As of 2020, an estimated 654.1 million adults live with knee osteoarthritis (KOA) worldwide. Notably, women who are post-menopausal have higher incidence and severity of KOA compared to men. Despite this disproportionate effect on women, most KOA animal models include only males. In the few studies examining sex-differences, female mice paradoxically develop less severe KOA than males. One reason for this discrepancy may be that rodents spontaneously rejuvenate their ovarian follicles in middle-age and do not demonstrate a menopausal phenotype. In our lab, we have developed a novel, chemically induced menopause model that demonstrates more severe KOA than age-matched controls, suggesting that menopause may play a role in the pathogenesis of KOA. We are currently performing studies outlining the mechanisms that may be mediating menopause-induced KOA using histology, mass spectrometry proteomics, and network medicine analyses.
Correlative to the lack of studies examining menopausal effects on KOA, there are no disease-modifying treatments for menopause-associated KOA. For other menopausal diseases, hormone therapy (HT) is the most effective treatment. When given early in menopause, HT offers protective effects against some sex-hormone sensitive diseases, such as cardiovascular disease, and decreases the incidence of menopause-related symptoms, such as vaginal dryness. However, when HT is given late in menopause, some of these effects are the opposite, with risk of thromboembolism, dementia, and cardiovascular disease increased. This observation is typically explained by the “timing hypothesis”. The timing hypothesis suggests that if HT is given early in menopause, it exerts protective effects against sex-hormone sensitive diseases, while if started later in menopause, pathologic effects are observed. These effects seem to be tissue specific: cardiovascular disease and dementia are affected by this timing effect, while osteoporosis and uterine cancer are not. When looking at the possibility of this effect occurring in cartilage, we found in our mathematical modeling work that estrogen treatment given “early” after ovariectomy resulted in beneficial effects on cartilage integrity while treatment started “late” resulted in no such effects. In another arm of this project, we are testing the timing hypothesis in estrogen treatment and HT for KOA and exploring mechanisms that may be mediating the observed beneficial effects.

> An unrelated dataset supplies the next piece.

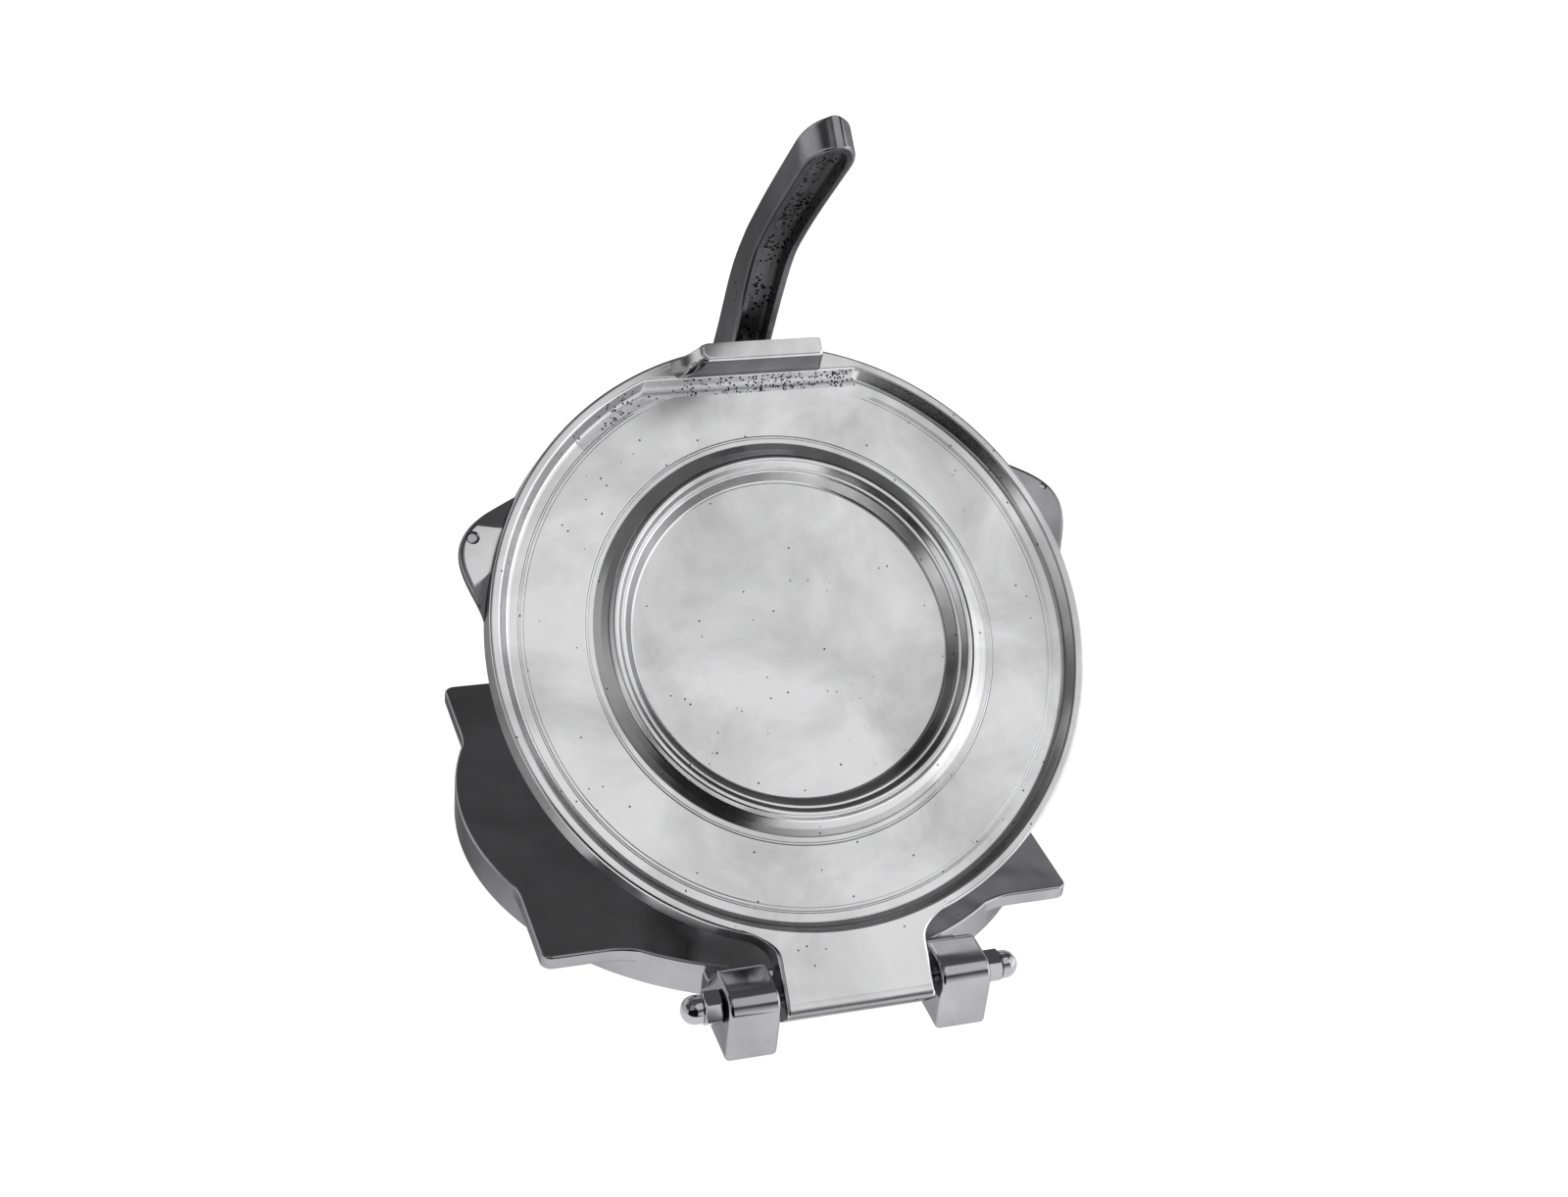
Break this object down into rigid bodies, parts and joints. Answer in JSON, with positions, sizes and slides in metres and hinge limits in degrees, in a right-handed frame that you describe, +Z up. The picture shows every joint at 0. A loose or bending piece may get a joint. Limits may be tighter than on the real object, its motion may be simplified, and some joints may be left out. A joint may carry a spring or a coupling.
{
  "type": "tortilla press",
  "caption": "Hand press of cast aluminium: a round base, a hinged round top plate with a raised rim and ring, and a long bent lever pivoted behind it.",
  "frame": {"origin": "on the table, under the middle of the overall length and width", "axes": "+Z up; +Y from the plate's hinge towards the lever's pivot; +X to the right as seen from the hinge"},
  "size_m": [0.209, 0.26, 0.2633],
  "materials": {
    "base_casting": "polished casting",
    "plate_casting": "polished casting",
    "lever_casting": "ground and polished casting",
    "fasteners": "bright plated"
  },
  "bodies": {
    "base": {"base_plate": "base_casting", "hinge_rod": "fasteners", "hinge_nut_left": "fasteners", "hinge_nut_right": "fasteners", "lever_rod": "fasteners", "lever_nut_left": "fasteners", "lever_nut_right": "fasteners"},
    "plate": {"top_plate": "plate_casting"},
    "handle": {"lever": "lever_casting"}
  },
  "joints": [
    {"name": "lever_pivot", "type": "hinge", "parent": "base", "child": "handle", "pos_m": [0.003, 0.1078, 0.021], "axis": [-1, 0, 0], "range_deg": [0, 80]},
    {"name": "plate_hinge", "type": "hinge", "parent": "base", "child": "plate", "pos_m": [0, -0.1202, 0.015], "axis": [1, 0, 0], "range_deg": [-42.3, 0]}
  ],
  "couplings": [
    {"joint": "plate_hinge", "follows": "lever_pivot", "ratio": -0.52875}
  ]
}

Lastly, given that the use of HT in women 10+ years beyond the onset of menopause is limited due to increased risk of adverse events and that HT outcomes in humans are, we are also exploring other alternatives for therapeutics, including synthetic biology techniques. Synthetic biology as a field aims to engineer new biological systems or redesign existing ones to optimize performance. One tool often employed for therapeutics is the synthetic circuit, which acts as a biological controls system. Feedback loops between artificially introduced promoter elements from synthetic circuits can enable modifiable control of pathway coupling, or even reverse the direction of effect. As such, we are currently designing a genetic circuit to re-frame how loss of estradiol affects genes of interest (GOI) and ultimately chondrocyte integrity in vitro.